Centrale Raad van Beroep

Datum uitspraak
28 februari 2018
Publicatiedatum
7 maart 2018
Zaaknummer
17/291 WAO
Instantie
Centrale Raad van Beroep
Type
Uitspraak
Rechtsgebied
Bestuursrecht; Socialezekerheidsrecht
Procedures
  • Hoger beroep
Vindplaatsen
  • Rechtspraak.nl
AI samenvatting door LexboostAutomatisch gegenereerd

Beoordeling van de niet-ontvankelijkheid van bezwaar tegen besluit Uwv inzake WAO-uitkering

In deze zaak heeft de Centrale Raad van Beroep op 28 februari 2018 uitspraak gedaan in hoger beroep tegen een eerdere uitspraak van de rechtbank Den Haag. De appellant, vertegenwoordigd door mr. drs. J.E. Groenenberg, had bezwaar gemaakt tegen een besluit van het Uitvoeringsinstituut werknemersverzekeringen (Uwv) van 21 mei 2015, waarin zijn verzoek om herziening van inhoudingen op zijn WAO-uitkering werd afgewezen. Het Uwv verklaarde het bezwaar van de appellant niet-ontvankelijk wegens niet verschoonbare termijnoverschrijding. De rechtbank had het beroep van de appellant tegen dit besluit ongegrond verklaard.

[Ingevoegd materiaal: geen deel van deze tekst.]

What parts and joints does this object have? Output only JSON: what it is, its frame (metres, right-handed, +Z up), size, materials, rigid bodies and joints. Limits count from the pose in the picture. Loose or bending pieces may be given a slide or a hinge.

De Centrale Raad van Beroep heeft in zijn beoordeling vastgesteld dat de appellant niet tijdig de gronden van zijn bezwaar heeft ingediend. Het Uwv had de appellant in de gelegenheid gesteld om de gronden van bezwaar in te dienen tot 27 juli 2015, maar de appellant heeft deze gronden pas op 4 augustus 2015 ingediend. De Raad oordeelde dat de rechtbank terecht had geoordeeld dat het Uwv in redelijkheid gebruik kon maken van zijn bevoegdheid om het bezwaar niet-ontvankelijk te verklaren. De Raad heeft de argumenten van de appellant in hoger beroep herhaaldelijk besproken en geconcludeerd dat deze niet kunnen slagen.

De uitspraak bevestigt de eerdere beslissing van de rechtbank en er is geen aanleiding voor een veroordeling in de proceskosten. De uitspraak is openbaar gedaan en ondertekend door de voorzitter en de griffier.

Uitspraak

17.291 WAO

Centrale Raad van Beroep
Enkelvoudige kamer
Uitspraak op het hoger beroep tegen de uitspraak van de rechtbank Den Haag van
22 december 2016, 15/6819 (aangevallen uitspraak)
Partijen:
[appellant] te [woonplaats] (appellant)
de Raad van bestuur van het Uitvoeringsinstituut werknemersverzekeringen (Uwv)
Datum uitspraak: 28 februari 2018
PROCESVERLOOP
Namens appellant heeft mr. drs. J.E. Groenenberg, advocaat, hoger beroep ingesteld.
Het Uwv heeft een verweerschrift ingediend.
Het onderzoek ter zitting heeft plaatsgevonden op 17 januari 2018. Appellant is verschenen. Het Uwv heeft zich laten vertegenwoordigen door mr. M.J.F. Bär.

OVERWEGINGEN

1.1.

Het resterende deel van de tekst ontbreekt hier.